━━━━━ DATA EXTRACT

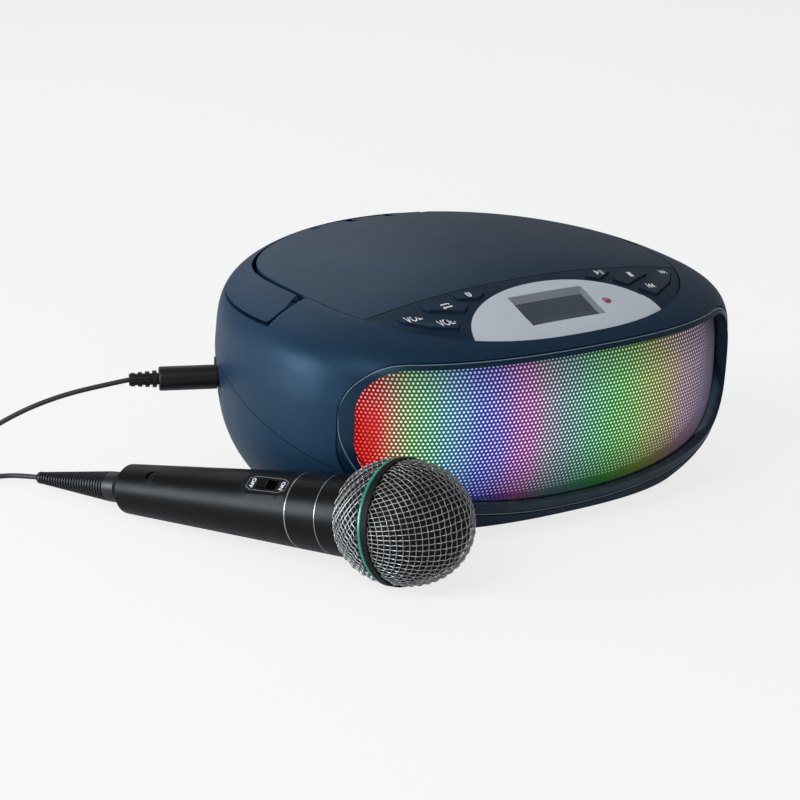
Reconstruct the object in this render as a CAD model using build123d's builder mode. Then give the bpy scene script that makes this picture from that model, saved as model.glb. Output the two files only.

━━━━━━━━━━
━━━━━ DATA EXTRACT

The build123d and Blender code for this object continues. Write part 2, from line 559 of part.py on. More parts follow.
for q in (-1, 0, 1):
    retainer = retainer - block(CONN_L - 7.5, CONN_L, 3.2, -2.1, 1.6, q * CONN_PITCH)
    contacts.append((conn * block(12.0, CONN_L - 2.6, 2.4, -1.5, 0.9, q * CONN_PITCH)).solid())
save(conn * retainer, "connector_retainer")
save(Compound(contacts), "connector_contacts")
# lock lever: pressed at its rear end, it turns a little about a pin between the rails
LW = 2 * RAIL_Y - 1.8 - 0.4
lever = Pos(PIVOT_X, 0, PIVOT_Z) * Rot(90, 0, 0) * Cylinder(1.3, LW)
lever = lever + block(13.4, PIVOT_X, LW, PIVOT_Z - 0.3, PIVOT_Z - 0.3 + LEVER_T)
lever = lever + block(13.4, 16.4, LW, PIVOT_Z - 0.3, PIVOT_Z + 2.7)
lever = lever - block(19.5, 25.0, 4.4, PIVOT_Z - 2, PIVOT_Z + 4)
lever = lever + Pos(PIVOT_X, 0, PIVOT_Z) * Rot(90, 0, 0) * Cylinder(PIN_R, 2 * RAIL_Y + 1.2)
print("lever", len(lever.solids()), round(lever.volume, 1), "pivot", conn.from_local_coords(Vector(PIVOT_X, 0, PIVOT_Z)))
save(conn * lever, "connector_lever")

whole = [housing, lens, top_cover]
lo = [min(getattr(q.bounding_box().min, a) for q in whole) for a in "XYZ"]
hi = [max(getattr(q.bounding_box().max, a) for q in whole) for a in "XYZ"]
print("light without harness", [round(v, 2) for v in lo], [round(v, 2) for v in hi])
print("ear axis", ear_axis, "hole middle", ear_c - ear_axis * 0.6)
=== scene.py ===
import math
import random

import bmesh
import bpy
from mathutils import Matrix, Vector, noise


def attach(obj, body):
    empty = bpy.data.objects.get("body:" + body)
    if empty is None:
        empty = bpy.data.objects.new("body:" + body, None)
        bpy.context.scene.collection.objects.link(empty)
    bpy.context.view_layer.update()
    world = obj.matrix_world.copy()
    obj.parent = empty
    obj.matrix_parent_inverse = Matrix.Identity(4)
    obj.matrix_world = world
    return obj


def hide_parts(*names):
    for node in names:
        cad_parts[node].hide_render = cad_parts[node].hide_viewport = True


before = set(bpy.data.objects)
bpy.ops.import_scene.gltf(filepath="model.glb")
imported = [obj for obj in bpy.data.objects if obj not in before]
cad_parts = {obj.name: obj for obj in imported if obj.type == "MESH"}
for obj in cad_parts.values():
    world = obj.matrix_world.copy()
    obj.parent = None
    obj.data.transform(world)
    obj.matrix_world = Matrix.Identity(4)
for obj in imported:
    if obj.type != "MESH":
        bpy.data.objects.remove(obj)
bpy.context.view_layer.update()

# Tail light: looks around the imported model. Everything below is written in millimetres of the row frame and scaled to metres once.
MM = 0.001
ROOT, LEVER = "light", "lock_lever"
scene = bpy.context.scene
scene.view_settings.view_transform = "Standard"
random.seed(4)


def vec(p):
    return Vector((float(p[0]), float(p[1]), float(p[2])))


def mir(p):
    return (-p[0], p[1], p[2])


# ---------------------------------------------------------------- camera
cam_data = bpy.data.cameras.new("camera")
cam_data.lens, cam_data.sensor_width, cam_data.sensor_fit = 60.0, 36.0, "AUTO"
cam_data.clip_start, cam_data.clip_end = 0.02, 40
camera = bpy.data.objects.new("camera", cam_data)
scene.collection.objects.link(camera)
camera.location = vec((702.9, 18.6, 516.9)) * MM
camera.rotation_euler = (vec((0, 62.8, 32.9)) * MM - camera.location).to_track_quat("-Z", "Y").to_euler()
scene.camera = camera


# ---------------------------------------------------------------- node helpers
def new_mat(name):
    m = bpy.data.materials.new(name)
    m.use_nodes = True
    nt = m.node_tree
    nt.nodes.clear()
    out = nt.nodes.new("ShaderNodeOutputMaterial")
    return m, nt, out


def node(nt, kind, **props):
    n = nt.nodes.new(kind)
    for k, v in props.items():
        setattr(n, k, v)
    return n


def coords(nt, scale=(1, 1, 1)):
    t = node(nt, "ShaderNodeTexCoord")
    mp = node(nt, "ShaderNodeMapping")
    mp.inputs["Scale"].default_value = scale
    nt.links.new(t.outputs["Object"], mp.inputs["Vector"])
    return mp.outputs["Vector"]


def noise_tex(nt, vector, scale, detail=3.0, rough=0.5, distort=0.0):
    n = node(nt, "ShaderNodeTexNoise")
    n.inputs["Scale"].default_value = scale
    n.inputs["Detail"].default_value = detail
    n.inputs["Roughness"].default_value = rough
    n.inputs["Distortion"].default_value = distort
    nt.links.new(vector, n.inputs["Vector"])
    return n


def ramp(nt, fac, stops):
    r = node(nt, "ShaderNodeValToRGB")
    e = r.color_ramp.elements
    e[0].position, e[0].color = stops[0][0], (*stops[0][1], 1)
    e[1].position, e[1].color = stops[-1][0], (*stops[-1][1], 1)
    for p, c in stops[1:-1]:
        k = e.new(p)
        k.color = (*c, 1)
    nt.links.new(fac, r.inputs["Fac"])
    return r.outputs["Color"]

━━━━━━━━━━
━━━━━ DATA EXTRACT

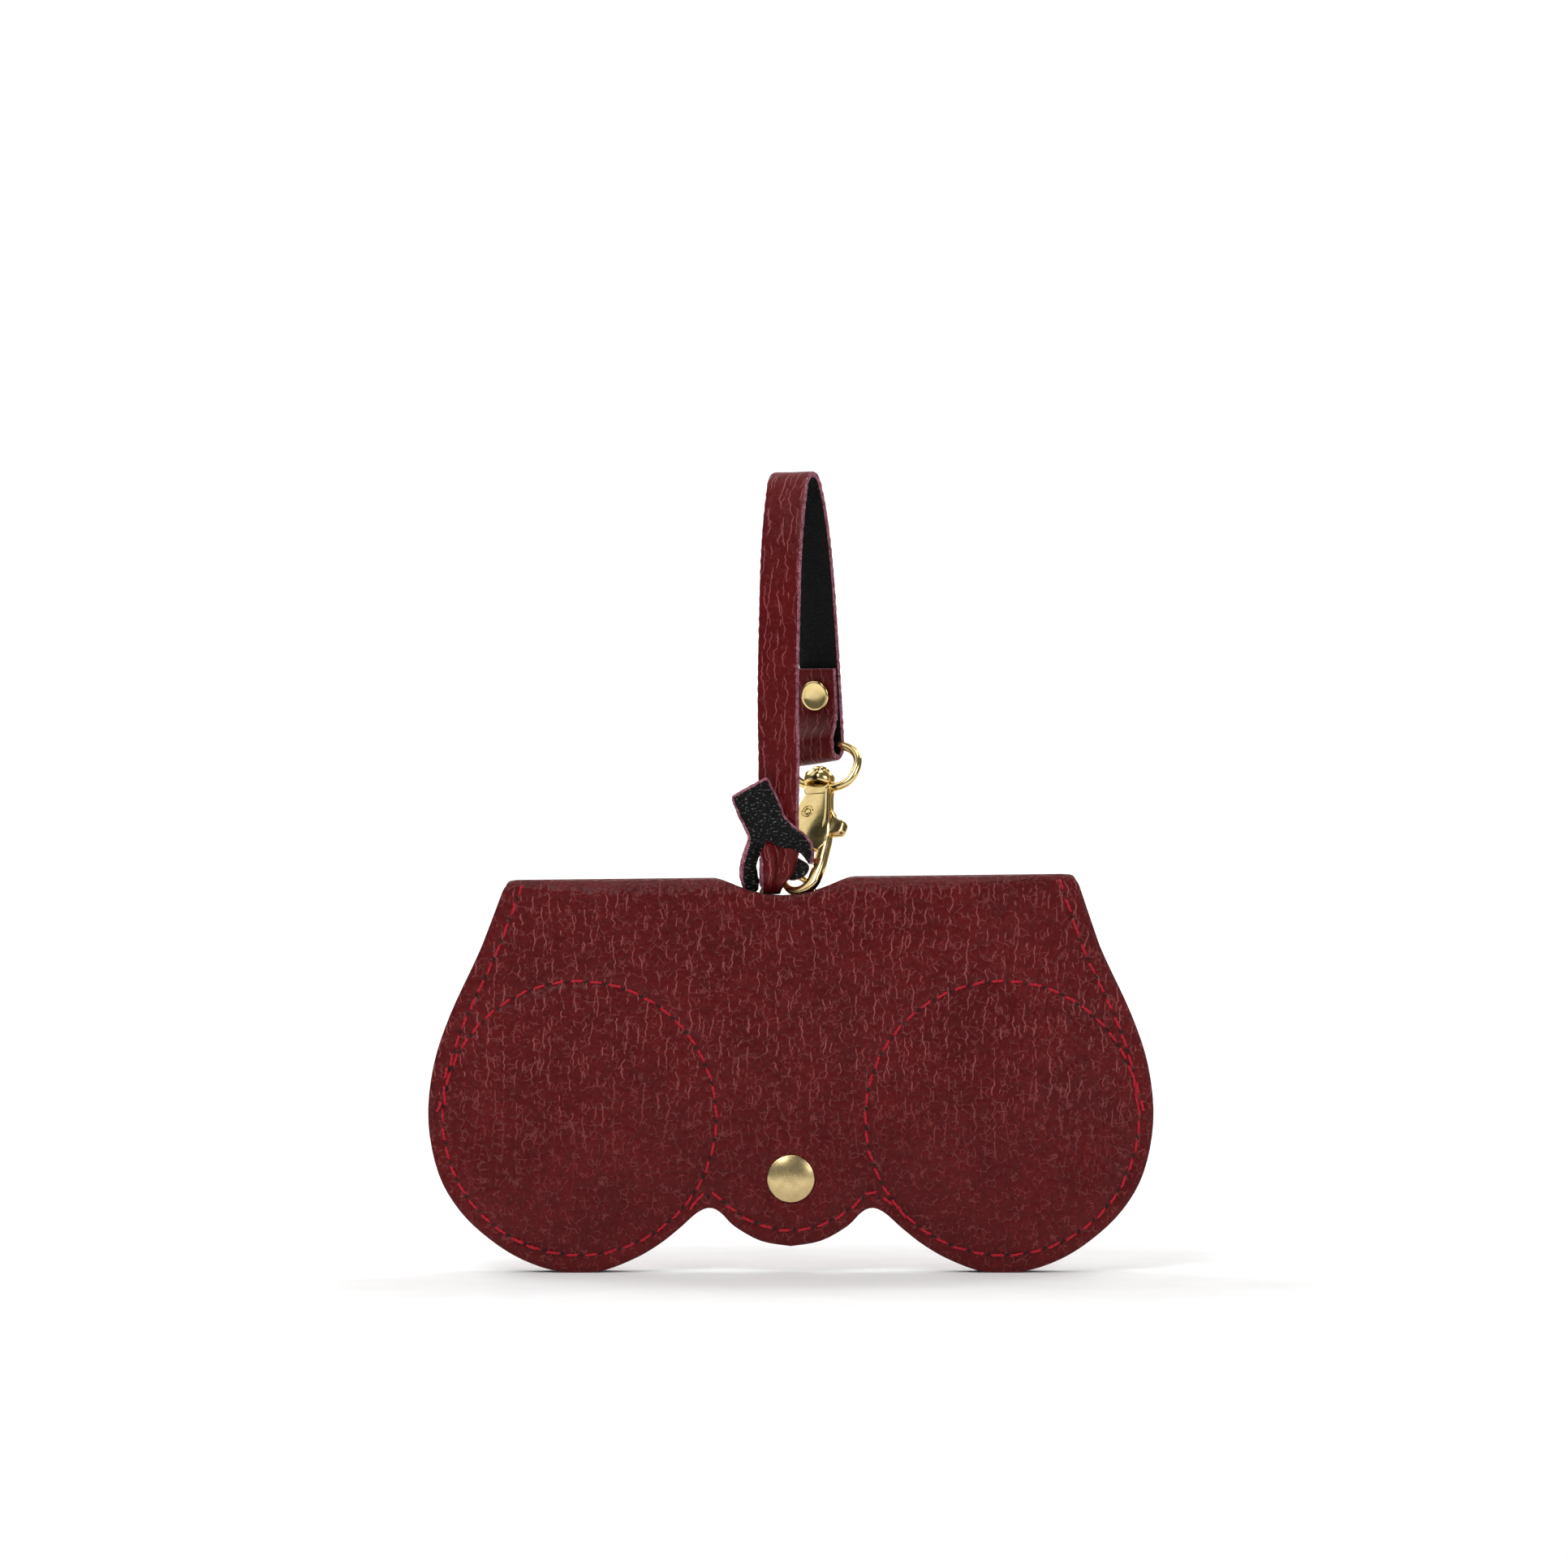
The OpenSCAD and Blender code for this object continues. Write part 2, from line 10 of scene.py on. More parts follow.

━━━━━━━━━━

Extract from the records above the lines from the one containing "whole = [housing, lens, top_cover]" to the one containing "obj.parent = None", both lines included, exactly as they appear and with nothing else.

whole = [housing, lens, top_cover]
lo = [min(getattr(q.bounding_box().min, a) for q in whole) for a in "XYZ"]
hi = [max(getattr(q.bounding_box().max, a) for q in whole) for a in "XYZ"]
print("light without harness", [round(v, 2) for v in lo], [round(v, 2) for v in hi])
print("ear axis", ear_axis, "hole middle", ear_c - ear_axis * 0.6)
=== scene.py ===
import math
import random

import bmesh
import bpy
from mathutils import Matrix, Vector, noise


def attach(obj, body):
    empty = bpy.data.objects.get("body:" + body)
    if empty is None:
        empty = bpy.data.objects.new("body:" + body, None)
        bpy.context.scene.collection.objects.link(empty)
    bpy.context.view_layer.update()
    world = obj.matrix_world.copy()
    obj.parent = empty
    obj.matrix_parent_inverse = Matrix.Identity(4)
    obj.matrix_world = world
    return obj


def hide_parts(*names):
    for node in names:
        cad_parts[node].hide_render = cad_parts[node].hide_viewport = True


before = set(bpy.data.objects)
bpy.ops.import_scene.gltf(filepath="model.glb")
imported = [obj for obj in bpy.data.objects if obj not in before]
cad_parts = {obj.name: obj for obj in imported if obj.type == "MESH"}
for obj in cad_parts.values():
    world = obj.matrix_world.copy()
    obj.parent = None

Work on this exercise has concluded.